Brett Favre's interview with Joe Buck hit all the notes we thought it would. He's going to play if healthy -- and if the Vikings will deal with all the distractions, which I'm sure they will. I credit Buck for asking him everything, except perhaps the question about whether he was coming back to stick it to the Packers. Buck got it on the record that Favre's playing if his right arm and shoulder are willing. Should be the end of the story for a couple of weeks, at least ...

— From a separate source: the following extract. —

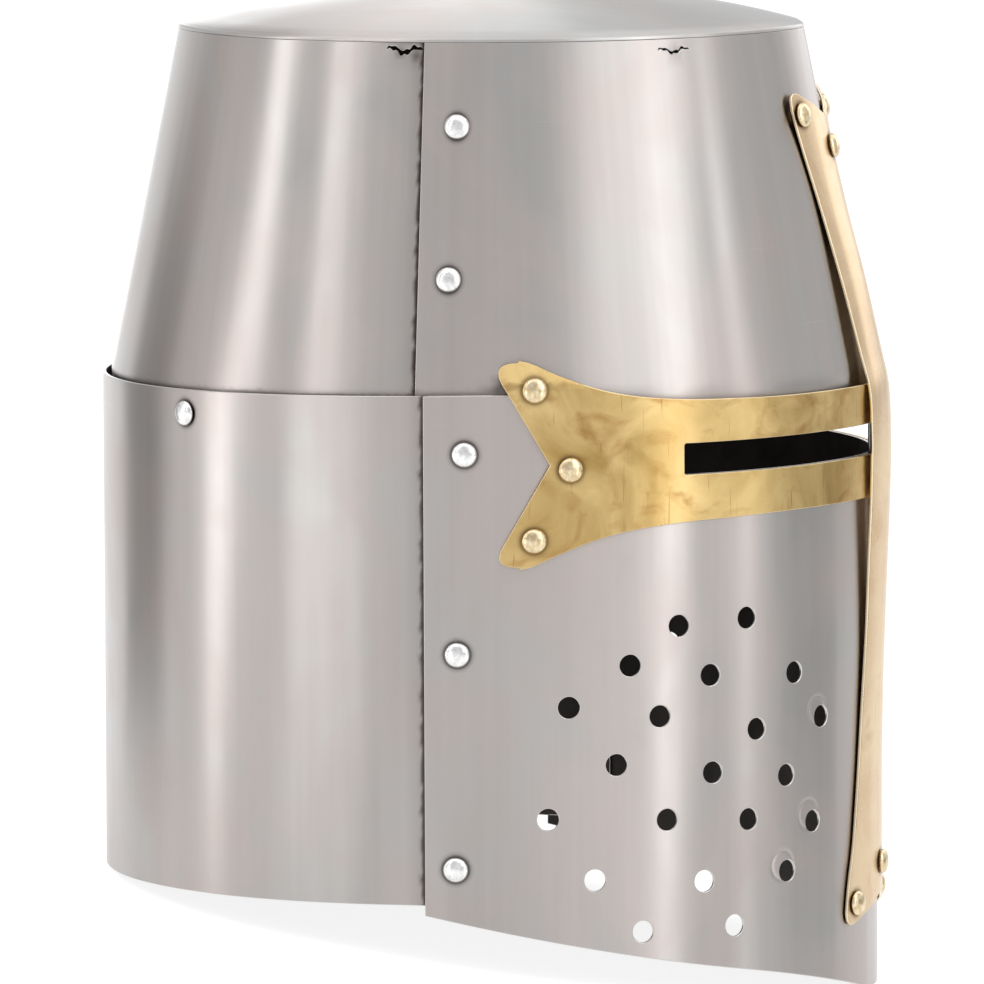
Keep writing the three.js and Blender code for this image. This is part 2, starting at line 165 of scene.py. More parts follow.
RIVETS = [
    {"name": "upper_seam_rivet_top", "on": "upper_seam", "arc": 178.4, "height": 86.0},
    {"name": "upper_seam_rivet_low", "on": "upper_seam", "arc": 180.8, "height": 37.0},
    {"name": "lower_seam_rivet_top", "on": "lower_seam", "arc": 174.9, "height": -18.9},
    {"name": "lower_seam_rivet_middle", "on": "lower_seam", "arc": 177.5, "height": -84.2},
    {"name": "lower_seam_rivet_low", "on": "lower_seam", "arc": 178.3, "height": -154.6},
    {"name": "back_rivet", "on": "back_seam", "arc": 277.9, "height": -9.0},
    {"name": "band_rivet_top", "on": "band_top", "arc": 152.2, "height": 2.0},
    {"name": "band_rivet_middle", "on": "band", "arc": 140.7, "height": -24.0},
    {"name": "band_rivet_low", "on": "band", "arc": 152.6, "height": -47.0},
    {"name": "bar_rivet_top", "on": "bar_top", "arc": 21.4, "height": 85.4},
    {"name": "bar_rivet_low", "on": "bar_low", "arc": 23.9, "height": -175.4},
    {"name": "bar_rivet_top_centre", "on": "bar_top", "arc": 0.0, "height": 73.8},
    {"name": "bar_rivet_low_centre", "on": "bar_low", "arc": 0.0, "height": -164.5},
]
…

And by the way, I'm an Artie Lange fan. He's funny on the Howard Stern show, and very human. But he must have taken mad pills before Monday night's segment. His segment was out of place, dumb, uncomfortable and altogether needless. It's one thing to make people squirm, which in some comedy is great. To lash out at Favre's inability to stay retired is fair game. To lash out at Buck -- I guess that's what Lange was doing -- was apropos of nothing.
Now onto your e-mail:
YOU'RE WELCOME. From Brad of Medina, Ohio: "Thanks for abating my fears that Derek Anderson will be the Browns' quarterback this year. What's the 'competition' for then -- just to try to create some trade value for him?''
Put yourself in Eric Mangini's shoes. You have two quarterbacks. One threw for almost 4,000 yards two years ago and was a disaster last year. One has never proven anything in the league but is a prospect. Why, if you've never coached either, would you rush to judgment?
It's different in Denver, where Josh McDaniels traded for Kyle Orton after studying four or five quarterbacks (like Jason Campbell) and determining the best quarterback he had a chance to get was Orton. Orton over Chris Simms was a gimme. Brady Quinn over Anderson is quite probable, but why not make them fight it out and let the best man win?